At the tuna grounds, which start about 80miles from Pensacola, Heller said, “In open water, we'll get upcurrent of the fish, put the live baits in the riggers, slow-troll until we mark fish, and then let the baits drift. On the rigs, we'll mark fish on the upcurrent side, up to a quarter mile from the rig, and we'll hold over the fish, bumping the engine in gear—not really trolling, but the baits will be swimming one or two knots.
“If the fish won't come up, we'll put a rubber band in a 16-ounce weight and wrap it around the leader about 20 feet from the weight, drop it down 250 feet or so.
“In summer, we do a lot of chunking—we'll use whatever bonito or blackfin we kept from the day before, but we also want a few flats of pogies, and if we're really lucky, some barracuda. If I can have what we call red meat, white meat and green meat, that's a trifecta.”

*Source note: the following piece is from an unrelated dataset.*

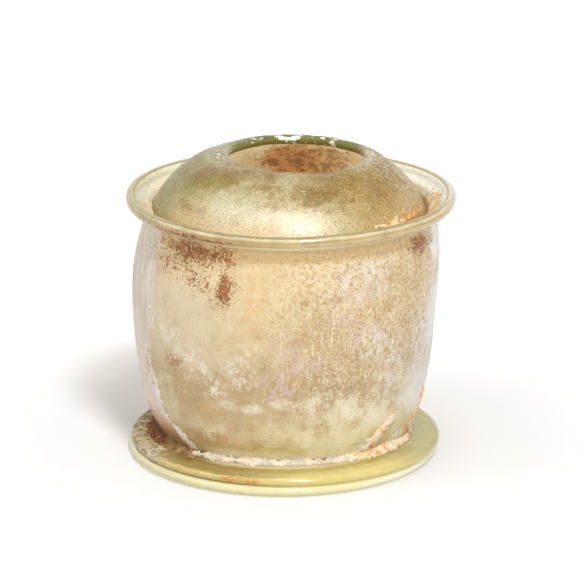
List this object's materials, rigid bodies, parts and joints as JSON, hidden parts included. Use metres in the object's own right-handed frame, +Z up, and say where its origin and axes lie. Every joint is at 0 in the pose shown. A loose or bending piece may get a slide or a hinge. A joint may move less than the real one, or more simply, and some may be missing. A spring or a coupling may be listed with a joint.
{
  "type": "pyxis",
  "caption": "Free-blown glass pyxis: a barrel-shaped vessel with a flared, rolled rim on a two-disc foot, closed by a loose domed lid with a round hole in its top.",
  "frame": {"origin": "on the axis of the mouth and the lid, at the level the foot stands on; the foot's own axis is 1.8 mm to the -X side, because the mouth leans", "axes": "+Z up, along the way the lid lifts off; +X the side that the mouth leans to"},
  "size_m": [0.08, 0.08, 0.0743],
  "materials": {
    "vessel_glass": "weathered, cream and tan with rust-brown specks over an earthy deposit inside",
    "lid_glass": "olive green, glossy, patched with brown, over an earthy deposit inside",
    "upper_foot_glass": "glossy yellow-green with a little crust",
    "lower_foot_glass": "glossy pale yellow"
  },
  "bodies": {
    "base": {"vessel": "vessel_glass", "foot_upper_disc": "upper_foot_glass", "foot_lower_disc": "lower_foot_glass"},
    "cover": {"lid": "lid_glass"}
  },
  "joints": [
    {"name": "lid_lift", "type": "slide", "parent": "base", "child": "cover", "axis": [0, 0, 1], "range_m": [0, 0.06]}
  ]
}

Little tip: When hooking cut bait… well, don't: “I slit the bait against the grain of the meat, making a little triangle where I can push the hook in deep enough so that the tension of the meat keeps the hook in it,” said Heller. “If you're reeling the bait back, you want to rip the hook out—if the bait stays on, and you reel up 300 feet of topshot, it's gonna spin up and grab rodtips.”
While the trolling and baiting tactics may sound familiar to kingfish anglers, what happens when Heller's angler pushes the leverdrag from click to strike, is most assuredly not. When you're 90 miles from port, trying to time the feeding rhythm of tunas that may weigh close to 200 pounds, you want to make that bite count.
“We're not playing around out there,” said Heller. “I'm fishing 50-wide reels with 80- or 100-pound braid, and we want to get that fish within 30 or 45 minutes. I'm fishing 22 to 26 pounds of drag—I want my clients to really lay it to 'em.”
Back at the dock in Pensacola, Heller's clients split up the fish. Gulf yellowfins are said to have a relatively high water content in their tissue, and so they don't freeze well (leaving the skin on helps protect the fillets from freezer burn). The captain encourages folks to eat as much as they can fresh; smoke some of the remainder, or preserve chunks by canning in a pressure cooker. The latter method, in fact, is a specialty of Heller's—as he'll reveal in an upcoming article in this magazine.
Invariably, once customers have packed their YETIs, swallowed their Ibuprofen and hit the road, Heller and his buddies will be left staring at the head of a yellowfin tuna.
“We'll throw it on the grill, cover it in soy sauce and teriyaki, cook that throat, cheeks, all the meat behind the head—it's the best part of the tuna, and the best three hours of fun you can have around a grill! We bring out the beers and everybody gets a plastic fork and goes to digging. Leave me a 100-pound tuna head—I'm happy as hell!”
In the end, there's more to this yellowfin obsession than meets the eye. Steaks drying behind the glass at the seafood counter don't tell anything of the story. The thrill of the discovery, the excitement of the strike, the wrestling match on pitching seas, making the most out of an already delicious catch—it's enough to make a sensible dentist drop his coat, cash that retirement fund and head for the blue horizon.